▶ Aim of the task
Transcribe only the lines of the listing below from the one holding "const potPlastic = new" through the one holding "from typing import ClassVar, Sequence", inclusive, without any change.

################

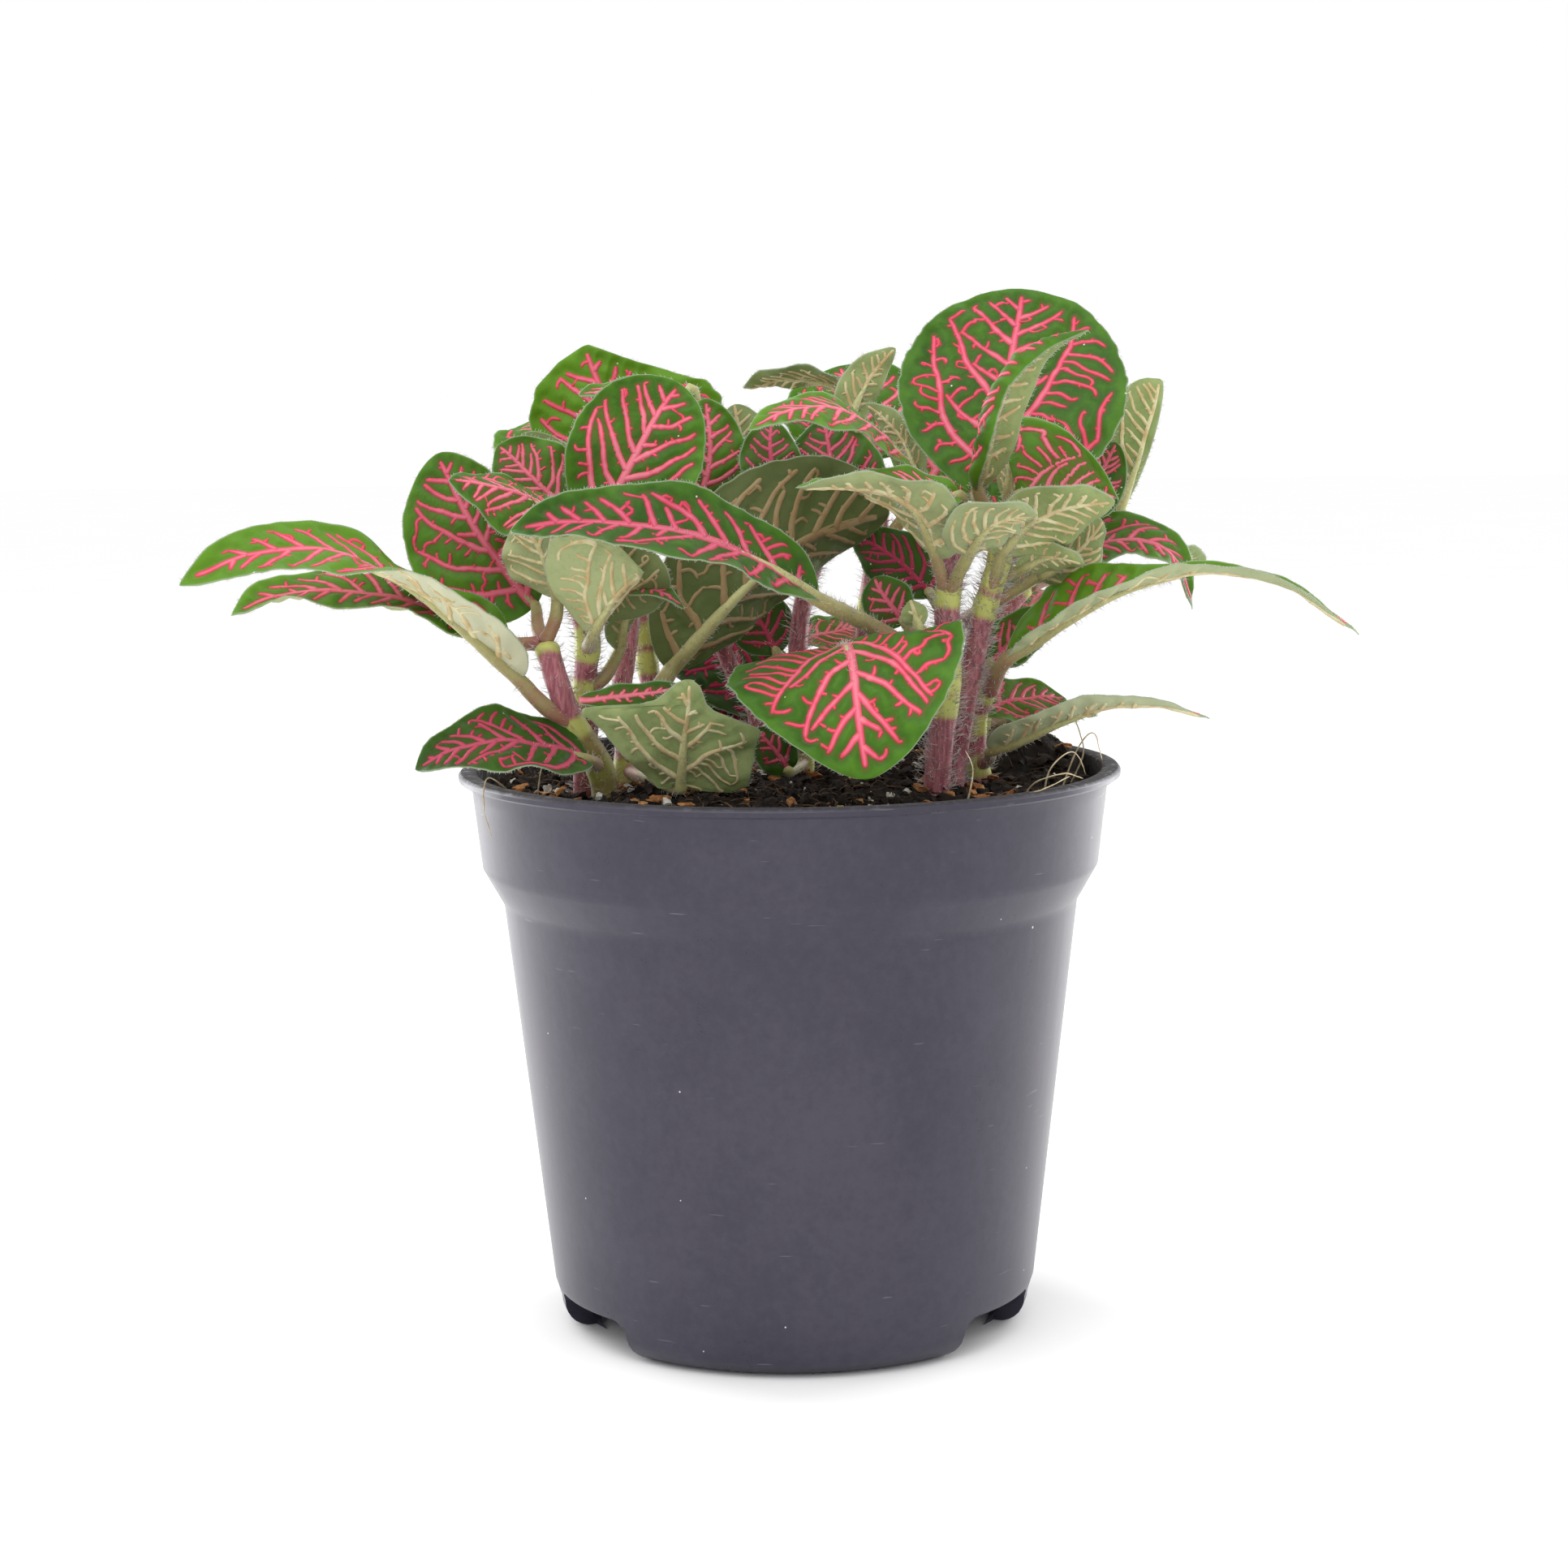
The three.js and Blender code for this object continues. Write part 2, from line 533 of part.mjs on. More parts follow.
// The blade's mid surface at u along the midrib and v across it, and its normal there.
function bladeAt(leaf, u, v) {
  const { midrib, half, outline = OVATE, fold = [0, 0], curl = [0, 0], twist = 0, wave = 0.5 } = leaf;
  const middle = tangentAt(midrib, 0.5);
  const across = middle.clone().cross(vector(leaf.face).normalize()).normalize();
  const tangent = tangentAt(midrib, u);
  const side = across.addScaledVector(tangent, -tangent.dot(across)).normalize();
  side.applyAxisAngle(tangent, radians(-twist) * (u - 0.5));
  const up = side.clone().cross(tangent);
  const hand = v < 0 ? 0 : 1;
  const sign = v < 0 ? -1 : 1;
  const reach = Math.abs(v);
  const width = half[hand] * outlineAt(outline, u);
  const start = radians(fold[hand]);
  const bend = radians(curl[hand]) || 1e-6;
  const end = start + bend * reach;
  const fade = Math.min(1, width / (0.3 * (half[0] + half[1])));
  const ripple = wave * reach ** 2 * Math.sin(TAU * 2.5 * u + 1.7 * (1 - hand));
  const out = ((Math.sin(end) - Math.sin(start)) * width * sign) / bend;
  const rise = ((Math.cos(start) - Math.cos(end)) * width) / bend + ripple * fade;
  const point = along(midrib, u).addScaledVector(side, out).addScaledVector(up, rise);
  const normal = up.clone().multiplyScalar(Math.cos(end)).addScaledVector(side, -sign * Math.sin(end));
  return { point, normal };
}

// A blade of even thickness, triangulated alike on both faces.
function blade(leaf) {
  const long = Math.max(...leaf.half) > BROAD || leaf.midrib.length > 3;
  const lengthways = long ? 6 : 4;
  const crossways = leaf.curl ? 6 : 2;
  const rings = [];
  for (let i = 0; i <= lengthways; i++) {
    const upper = [];
    const lower = [];
    for (let j = 0; j <= crossways; j++) {
      const { point, normal } = bladeAt(leaf, i / lengthways, (2 * j) / crossways - 1);
      upper.push(point.clone().addScaledVector(normal, BLADE / 2));
      lower.push(point.clone().addScaledVector(normal, -BLADE / 2));
    }
    rings.push([...upper, ...lower.reverse()]);
  }
  return solidOf(ringsGeometry(rings));
}

// A leaf's stalk, from inside the stem to a little way along the midrib.
function stalk(leaf) {
  const radius = leaf.stalkRadius ?? STALK_RADIUS;
  const points = [...(leaf.stalk ?? []).map(vector), along(leaf.midrib, 0), along(leaf.midrib, STALK_SINK)];
  return bar(points, radius, STALK_SIDES, points.length);
}

function stem(shoot) {
  const [x, y, z] = shoot.stem[0];
  const points = [new THREE.Vector3(x, y, z - ROOT_DEPTH), ...shoot.stem.map(vector)];
  return bar(points, shoot.radius, STEM_SIDES, points.length + 1);
}

function shootSolid(shoot) {
  return shoot.leaves.reduce((solid, leaf) => {
    const joined = solid.add(blade(leaf));
    return leaf.stalk ? joined.add(stalk(leaf)) : joined;
  }, stem(shoot));
}

// The pot's wall from the floor up: the outside, and the inside one wall thickness in from it.
function potSolid() {
  const bend = [];
  const steps = 3;
  for (let i = 0; i <= steps; i++) {
    const angle = (Math.PI / 2) * (i / steps);
    bend.push(new THREE.Vector2(
      FOOT_RADIUS - FOOT_BEND + FOOT_BEND * Math.sin(angle),
      FOOT_BEND - FOOT_BEND * Math.cos(angle),
    ));
  }
  const shoulder = new THREE.QuadraticBezierCurve(
    new THREE.Vector2(BODY_TOP_RADIUS, BODY_TOP),
    new THREE.Vector2(BODY_TOP_RADIUS + 0.6, COLLAR_FOOT - 1.2),
    new THREE.Vector2(COLLAR_FOOT_RADIUS, COLLAR_FOOT),
  ).getPoints(3);
  const inward = (point) => new THREE.Vector2(point.x - WALL, point.y + WALL / 2);
  const profile = [
    new THREE.Vector2(0, FLOOR_BOTTOM),
    new THREE.Vector2(FOOT_RADIUS - 2, FLOOR_BOTTOM),
    new THREE.Vector2(FOOT_RADIUS - 2.4, FOOT_BEND - 1),
    new THREE.Vector2(FOOT_RADIUS - FOOT_BEND - 1.4, 0),
    ...bend,
    new THREE.Vector2(BODY_FOOT_RADIUS, FLOOR_TOP),
    ...shoulder,
    new THREE.Vector2(COLLAR_RADIUS, RIM_TOP - LIP_THICKNESS),
    new THREE.Vector2(RIM_RADIUS, RIM_TOP - LIP_THICKNESS),
    new THREE.Vector2(RIM_RADIUS, RIM_TOP - 0.3),
    new THREE.Vector2(RIM_RADIUS - 0.4, RIM_TOP),
    new THREE.Vector2(COLLAR_RADIUS - WALL + 0.4, RIM_TOP),
    new THREE.Vector2(COLLAR_RADIUS - WALL, RIM_TOP - 0.4),
    ...shoulder.map(inward).reverse(),
    new THREE.Vector2(BODY_FOOT_RADIUS - WALL, FLOOR_TOP),
    new THREE.Vector2(0, FLOOR_TOP),
  ];
  const lathe = new THREE.LatheGeometry(profile, POT_SIDES);
  lathe.rotateX(Math.PI / 2);
  return NOTCH_ANGLES.reduce(
    (solid, angle) => solid.subtract(notch(angle)).subtract(drainHole(angle)),
    solidOf(lathe),
  );
}

// The space of one notch: a slot with rounded upper corners, pointing outward from the pot's axis.
function notch(angle) {
  const half = NOTCH_WIDTH / 2;
  const bottom = -1;
  const slot = new THREE.Shape();
  slot.moveTo(-half, bottom);
  slot.lineTo(half, bottom);
  slot.lineTo(half, FLOOR_BOTTOM - NOTCH_CORNER);
  slot.quadraticCurveTo(half, FLOOR_BOTTOM, half - NOTCH_CORNER, FLOOR_BOTTOM);
  slot.lineTo(NOTCH_CORNER - half, FLOOR_BOTTOM);
  slot.quadraticCurveTo(-half, FLOOR_BOTTOM, -half, FLOOR_BOTTOM - NOTCH_CORNER);
  const options = { depth: NOTCH_DEPTH, bevelEnabled: false, curveSegments: 4 };
  const geometry = new THREE.ExtrudeGeometry(slot, options);
  geometry.rotateX(Math.PI / 2);
  geometry.translate(0, NOTCH_DEPTH / 2 - FOOT_RADIUS, 0);
  geometry.rotateZ(radians(angle));
  return solidOf(geometry);
}

function drainHole(angle) {
  const geometry = new THREE.CylinderGeometry(DRAIN_RADIUS, DRAIN_RADIUS, 4, DRAIN_SIDES);
  geometry.rotateX(Math.PI / 2);
  geometry.translate(0, -DRAIN_CENTRE, (FLOOR_BOTTOM + FLOOR_TOP) / 2);
  geometry.rotateZ(radians(angle));
  return solidOf(geometry);
}

// The soil's height over its mean: a low crown with clods on it.
function soilRelief(x, y, reach) {
  const clods = Math.sin(0.9 * x + 1.3 * Math.sin(0.5 * y)) * Math.cos(0.8 * y - 0.6 * Math.cos(0.7 * x));
  const crumbs = Math.sin(2.3 * x - 1.1 * y) * Math.sin(1.9 * y + 0.8);
  return SOIL_CROWN * (1 - reach ** 2) + SOIL_RELIEF * (0.7 * clods + 0.3 * crumbs) * (1 - reach ** 8);
}

function soilSolid() {
  const circle = (radius, height) => {
    const ring = [];
    for (let side = 0; side < SOIL_SIDES; side++) {
      const angle = (TAU * side) / SOIL_SIDES;
      const x = radius * Math.cos(angle);
      const y = radius * Math.sin(angle);
      ring.push(new THREE.Vector3(x, y, height(x, y)));
    }
    return ring;
  };
  const play = WALL + 2 * GAP;
  const surfaceRadius = COLLAR_RADIUS - play - 0.2;
  const rings = [
    circle(BODY_FOOT_RADIUS - play, () => FLOOR_TOP + GAP),
    circle(BODY_TOP_RADIUS - play, () => BODY_TOP),
    circle(COLLAR_FOOT_RADIUS - play - 0.3, () => COLLAR_FOOT + 1.5),
  ];
  for (let ring = SOIL_RINGS; ring > 0; ring--) {
    const reach = ring / SOIL_RINGS;
    const height = (x, y) => SOIL_TOP + soilRelief(x, y, reach);
    rings.push(circle(surfaceRadius * reach, height));
  }
  const solid = solidOf(ringsGeometry(rings));
  return Object.values(SHOOTS).reduce((soil, shoot) => soil.subtract(stemHole(shoot)), solid);
}

// The plain hole that a stem stands in.
function stemHole(shoot) {
  const [x, y, z] = shoot.stem[0];
  const radius = shoot.radius + HOLE_PLAY;
  const geometry = new THREE.CylinderGeometry(radius, radius, 2 * ROOT_DEPTH + 2, HOLE_SIDES);
  geometry.rotateX(Math.PI / 2);
  geometry.translate(x, y, z);
  return solidOf(geometry);
}

const potPlastic = new THREE.MeshStandardMaterial({ color: 0x57535f, roughness: 0.38, metalness: 0 });
const peat = new THREE.MeshStandardMaterial({ color: 0x1c1613, roughness: 0.95, metalness: 0 });
const foliage = new THREE.MeshStandardMaterial({ color: 0x3f7a1f, roughness: 0.5, metalness: 0 });

const plant = new THREE.Group();
plant.add(meshOf("pot", potSolid(), potPlastic));
plant.add(meshOf("soil", soilSolid(), peat));
for (const [name, shoot] of Object.entries(SHOOTS)) {
  plant.add(meshOf(name, shootSolid(shoot), foliage));
}

export default plant;
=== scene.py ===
"""A potted nerve plant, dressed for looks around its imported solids.

The pot, the peat and each leafy shoot are classes that hold their own sizes and build their own
meshes. Sizes in the classes are millimetres, in the same frame as the solids, and every mesh is
in metres. The leaves, stems and stalks repeat the named points of the solids, so each finer
piece lies where its solid does.
"""

import logging
import math
from dataclasses import dataclass
from enum import Enum
from typing import ClassVar, Sequence

import bmesh
import bpy
import numpy as np
from mathutils import Euler, Matrix, Vector, noise
from mathutils.kdtree import KDTree


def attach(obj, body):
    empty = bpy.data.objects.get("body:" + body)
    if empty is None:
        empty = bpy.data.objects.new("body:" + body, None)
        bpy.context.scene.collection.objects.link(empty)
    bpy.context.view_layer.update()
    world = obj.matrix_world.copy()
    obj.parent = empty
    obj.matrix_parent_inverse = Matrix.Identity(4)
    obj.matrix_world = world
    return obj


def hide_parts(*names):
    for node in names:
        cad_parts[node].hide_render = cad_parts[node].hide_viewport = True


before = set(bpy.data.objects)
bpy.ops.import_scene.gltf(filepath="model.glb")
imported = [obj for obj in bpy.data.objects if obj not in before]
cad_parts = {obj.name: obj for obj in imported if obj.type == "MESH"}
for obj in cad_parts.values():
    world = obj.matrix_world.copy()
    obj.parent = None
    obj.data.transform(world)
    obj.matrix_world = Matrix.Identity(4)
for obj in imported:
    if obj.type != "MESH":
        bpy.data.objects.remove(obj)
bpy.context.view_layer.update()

LOG = logging.getLogger("nerve_plant")
MM = 0.001
TAU = 2 * math.pi
SEED = 41
MERGE = 2e-7  # metres: points nearer than this are one
SMOOTH = 180.0  # degrees: a crease angle that keeps every edge smooth
FAR = 1e3  # millimetres: further away than anything here

Array = np.ndarray
Point = tuple[float, float, float]
Pair = tuple[float, float]
Colour = tuple[float, float, float, float]

BLACK_PEAT: Colour = (0.005, 0.004, 0.004, 1)
WHITE: Colour = (1.0, 1.0, 1.0, 1)


# ---------------------------------------------------------------- shader expressions


class Wire:
    """A shader value with arithmetic: each operator adds one Math node."""

    def __init__(self, graph: "Graph", socket: bpy.types.NodeSocket) -> None:
        """Wraps a socket.

        Args:
            graph: the material's graph, which makes the nodes.
            socket: the output that carries the value.
        """
        self.graph = graph
        self.socket = socket

    def __add__(self, other: "Wire | float") -> "Wire":
        """The sum of two values."""
        return self.graph.math("ADD", self, other)

    def __sub__(self, other: "Wire | float") -> "Wire":
        """The first value less the second."""
        return self.graph.math("SUBTRACT", self, other)

    def __rsub__(self, other: float) -> "Wire":
        """A number less this value."""
        return self.graph.math("SUBTRACT", other, self)

    def __mul__(self, other: "Wire | float") -> "Wire":
        """The product of two values."""
        return self.graph.math("MULTIPLY", self, other)

    __radd__ = __add__
    __rmul__ = __mul__

    def step(self, low: float, high: float) -> "Wire":
        """A smooth step between two limits.

        Args:
            low: where it is 0.
            high: where it is 1; this may be the smaller of the two.

        Returns:
            The step.
        """
        node = self.graph.node(
            "ShaderNodeMapRange",
            {"interpolation_type": "SMOOTHSTEP"},
            {"Value": self, "From Min": min(low, high), "From Max": max(low, high)},
        )
        rising = Wire(self.graph, node.outputs["Result"])
        return rising if low < high else 1 - rising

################

▶ Written response
const potPlastic = new THREE.MeshStandardMaterial({ color: 0x57535f, roughness: 0.38, metalness: 0 });
const peat = new THREE.MeshStandardMaterial({ color: 0x1c1613, roughness: 0.95, metalness: 0 });
const foliage = new THREE.MeshStandardMaterial({ color: 0x3f7a1f, roughness: 0.5, metalness: 0 });

const plant = new THREE.Group();
plant.add(meshOf("pot", potSolid(), potPlastic));
plant.add(meshOf("soil", soilSolid(), peat));
for (const [name, shoot] of Object.entries(SHOOTS)) {
  plant.add(meshOf(name, shootSolid(shoot), foliage));
}

export default plant;
=== scene.py ===
"""A potted nerve plant, dressed for looks around its imported solids.

The pot, the peat and each leafy shoot are classes that hold their own sizes and build their own
meshes. Sizes in the classes are millimetres, in the same frame as the solids, and every mesh is
in metres. The leaves, stems and stalks repeat the named points of the solids, so each finer
piece lies where its solid does.
"""

import logging
import math
from dataclasses import dataclass
from enum import Enum
from typing import ClassVar, Sequence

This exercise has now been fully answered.